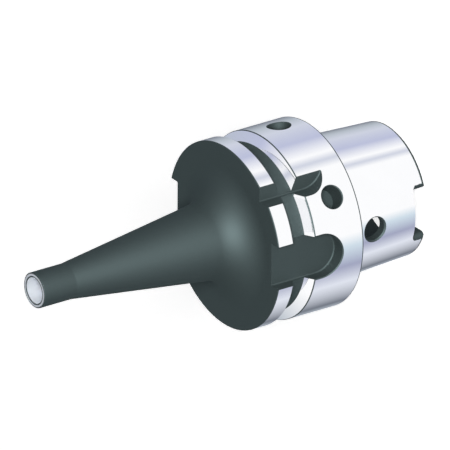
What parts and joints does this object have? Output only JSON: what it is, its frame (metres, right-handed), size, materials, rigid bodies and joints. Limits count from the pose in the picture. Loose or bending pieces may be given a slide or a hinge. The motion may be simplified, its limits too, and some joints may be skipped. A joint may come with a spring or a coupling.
{
  "type": "endmill holder",
  "caption": "Endmill holder with a hollow taper shank, a grooved collar with keyways, and a slender conical nose that grips a cutter in a plain bore.",
  "frame": {"origin": "on the axis in the gauge plane, where the collar's rear face meets the spindle", "axes": "+Z along the nose to the cutter's end, +X through the keyway and the access hole that the picture shows, +Y to the side of the orientation notch"},
  "size_m": [0.05, 0.05, 0.11],
  "materials": {
    "holder_steel": "hardened steel, ground bright on the taper, gauge face, collar and groove flanks, blackened on the nose, the collar's front face, the groove's floor and the milled cuts"
  },
  "bodies": {
    "root": {"holder_body": "holder_steel"}
  },
  "joints": []
}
■ ■ ■
● Job:
Which lines contain "bodies"? Copy each of them out.

● Task result:
What parts and joints does this object have? Output only JSON: what it is, its frame (metres, right-handed), size, materials, rigid bodies and joints. Limits count from the pose in the picture. Loose or bending pieces may be given a slide or a hinge. The motion may be simplified, its limits too, and some joints may be skipped. A joint may come with a spring or a coupling.
  "bodies": {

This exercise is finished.